PROVIDED MATERIAL:
════════════════

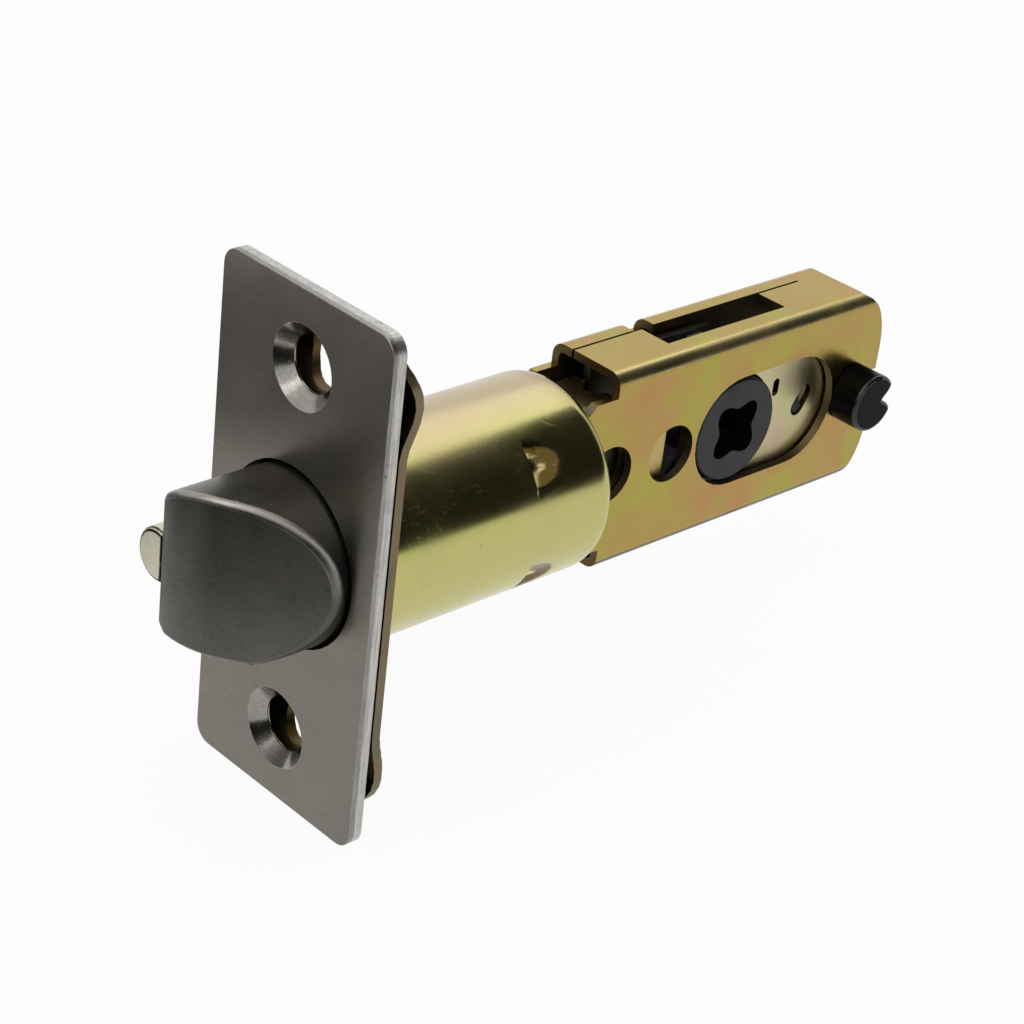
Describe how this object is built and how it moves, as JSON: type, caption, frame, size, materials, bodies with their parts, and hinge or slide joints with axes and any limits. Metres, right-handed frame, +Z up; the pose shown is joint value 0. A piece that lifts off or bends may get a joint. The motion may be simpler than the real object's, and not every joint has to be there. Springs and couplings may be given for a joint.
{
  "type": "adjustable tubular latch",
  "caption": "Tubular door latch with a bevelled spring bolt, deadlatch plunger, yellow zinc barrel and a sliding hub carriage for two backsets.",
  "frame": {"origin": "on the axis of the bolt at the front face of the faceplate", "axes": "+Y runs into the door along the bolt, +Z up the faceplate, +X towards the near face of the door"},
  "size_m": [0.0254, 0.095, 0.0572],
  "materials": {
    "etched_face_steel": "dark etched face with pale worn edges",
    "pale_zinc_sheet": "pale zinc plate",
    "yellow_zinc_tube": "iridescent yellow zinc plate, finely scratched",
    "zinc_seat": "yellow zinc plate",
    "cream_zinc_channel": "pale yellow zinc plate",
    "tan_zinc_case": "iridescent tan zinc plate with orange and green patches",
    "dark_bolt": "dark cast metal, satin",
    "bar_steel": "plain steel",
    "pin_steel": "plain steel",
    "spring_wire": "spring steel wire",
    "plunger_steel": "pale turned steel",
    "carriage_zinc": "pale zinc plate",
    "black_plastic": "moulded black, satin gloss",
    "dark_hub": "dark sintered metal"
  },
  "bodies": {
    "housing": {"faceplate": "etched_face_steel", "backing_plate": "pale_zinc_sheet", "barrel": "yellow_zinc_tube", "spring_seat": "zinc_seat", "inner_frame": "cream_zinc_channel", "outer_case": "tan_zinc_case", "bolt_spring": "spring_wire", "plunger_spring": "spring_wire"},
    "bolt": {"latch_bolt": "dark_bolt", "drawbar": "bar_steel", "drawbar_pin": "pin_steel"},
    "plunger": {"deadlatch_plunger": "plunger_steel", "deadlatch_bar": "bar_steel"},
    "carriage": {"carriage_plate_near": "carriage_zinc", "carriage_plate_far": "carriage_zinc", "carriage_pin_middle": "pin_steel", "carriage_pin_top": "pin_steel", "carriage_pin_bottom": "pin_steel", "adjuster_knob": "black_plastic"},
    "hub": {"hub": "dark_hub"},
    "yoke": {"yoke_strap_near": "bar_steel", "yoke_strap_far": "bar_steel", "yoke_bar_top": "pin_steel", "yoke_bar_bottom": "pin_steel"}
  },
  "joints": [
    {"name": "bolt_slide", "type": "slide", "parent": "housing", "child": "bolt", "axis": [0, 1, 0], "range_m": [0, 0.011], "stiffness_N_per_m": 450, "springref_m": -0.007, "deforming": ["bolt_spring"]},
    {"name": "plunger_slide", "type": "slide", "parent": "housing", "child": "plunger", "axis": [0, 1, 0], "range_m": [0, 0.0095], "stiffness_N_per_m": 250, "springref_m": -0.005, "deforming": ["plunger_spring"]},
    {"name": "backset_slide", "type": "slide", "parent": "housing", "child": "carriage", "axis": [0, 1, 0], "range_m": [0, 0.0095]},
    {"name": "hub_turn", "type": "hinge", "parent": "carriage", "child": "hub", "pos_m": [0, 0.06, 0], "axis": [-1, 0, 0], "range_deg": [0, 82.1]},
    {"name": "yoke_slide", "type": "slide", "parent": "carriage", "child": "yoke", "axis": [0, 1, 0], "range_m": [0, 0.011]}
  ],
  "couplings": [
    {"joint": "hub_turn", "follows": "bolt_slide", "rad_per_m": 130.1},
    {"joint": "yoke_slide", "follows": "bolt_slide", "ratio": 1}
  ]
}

════════════════

Copy down the whole of the data above, matching it exactly.

THE COMPLETED TASK:
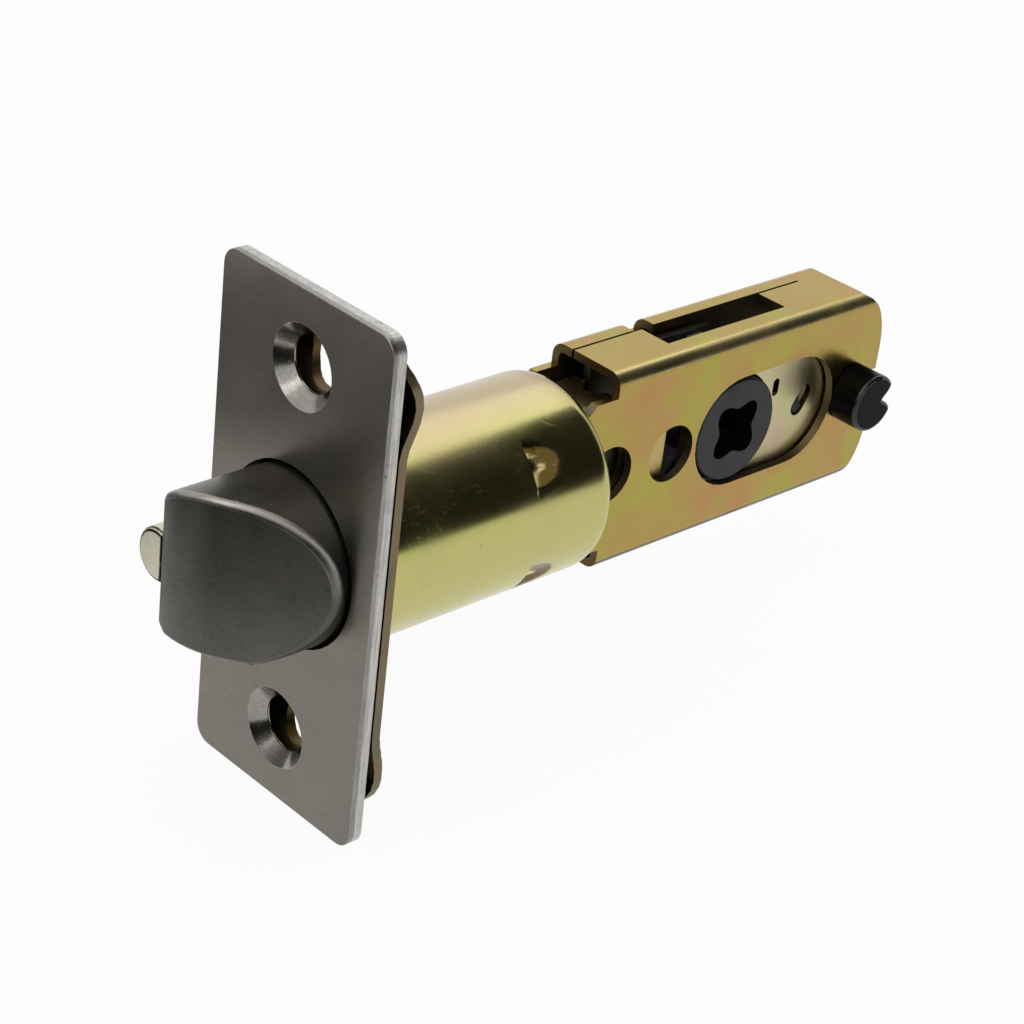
Describe how this object is built and how it moves, as JSON: type, caption, frame, size, materials, bodies with their parts, and hinge or slide joints with axes and any limits. Metres, right-handed frame, +Z up; the pose shown is joint value 0. A piece that lifts off or bends may get a joint. The motion may be simpler than the real object's, and not every joint has to be there. Springs and couplings may be given for a joint.
{
  "type": "adjustable tubular latch",
  "caption": "Tubular door latch with a bevelled spring bolt, deadlatch plunger, yellow zinc barrel and a sliding hub carriage for two backsets.",
  "frame": {"origin": "on the axis of the bolt at the front face of the faceplate", "axes": "+Y runs into the door along the bolt, +Z up the faceplate, +X towards the near face of the door"},
  "size_m": [0.0254, 0.095, 0.0572],
  "materials": {
    "etched_face_steel": "dark etched face with pale worn edges",
    "pale_zinc_sheet": "pale zinc plate",
    "yellow_zinc_tube": "iridescent yellow zinc plate, finely scratched",
    "zinc_seat": "yellow zinc plate",
    "cream_zinc_channel": "pale yellow zinc plate",
    "tan_zinc_case": "iridescent tan zinc plate with orange and green patches",
    "dark_bolt": "dark cast metal, satin",
    "bar_steel": "plain steel",
    "pin_steel": "plain steel",
    "spring_wire": "spring steel wire",
    "plunger_steel": "pale turned steel",
    "carriage_zinc": "pale zinc plate",
    "black_plastic": "moulded black, satin gloss",
    "dark_hub": "dark sintered metal"
  },
  "bodies": {
    "housing": {"faceplate": "etched_face_steel", "backing_plate": "pale_zinc_sheet", "barrel": "yellow_zinc_tube", "spring_seat": "zinc_seat", "inner_frame": "cream_zinc_channel", "outer_case": "tan_zinc_case", "bolt_spring": "spring_wire", "plunger_spring": "spring_wire"},
    "bolt": {"latch_bolt": "dark_bolt", "drawbar": "bar_steel", "drawbar_pin": "pin_steel"},
    "plunger": {"deadlatch_plunger": "plunger_steel", "deadlatch_bar": "bar_steel"},
    "carriage": {"carriage_plate_near": "carriage_zinc", "carriage_plate_far": "carriage_zinc", "carriage_pin_middle": "pin_steel", "carriage_pin_top": "pin_steel", "carriage_pin_bottom": "pin_steel", "adjuster_knob": "black_plastic"},
    "hub": {"hub": "dark_hub"},
    "yoke": {"yoke_strap_near": "bar_steel", "yoke_strap_far": "bar_steel", "yoke_bar_top": "pin_steel", "yoke_bar_bottom": "pin_steel"}
  },
  "joints": [
    {"name": "bolt_slide", "type": "slide", "parent": "housing", "child": "bolt", "axis": [0, 1, 0], "range_m": [0, 0.011], "stiffness_N_per_m": 450, "springref_m": -0.007, "deforming": ["bolt_spring"]},
    {"name": "plunger_slide", "type": "slide", "parent": "housing", "child": "plunger", "axis": [0, 1, 0], "range_m": [0, 0.0095], "stiffness_N_per_m": 250, "springref_m": -0.005, "deforming": ["plunger_spring"]},
    {"name": "backset_slide", "type": "slide", "parent": "housing", "child": "carriage", "axis": [0, 1, 0], "range_m": [0, 0.0095]},
    {"name": "hub_turn", "type": "hinge", "parent": "carriage", "child": "hub", "pos_m": [0, 0.06, 0], "axis": [-1, 0, 0], "range_deg": [0, 82.1]},
    {"name": "yoke_slide", "type": "slide", "parent": "carriage", "child": "yoke", "axis": [0, 1, 0], "range_m": [0, 0.011]}
  ],
  "couplings": [
    {"joint": "hub_turn", "follows": "bolt_slide", "rad_per_m": 130.1},
    {"joint": "yoke_slide", "follows": "bolt_slide", "ratio": 1}
  ]
}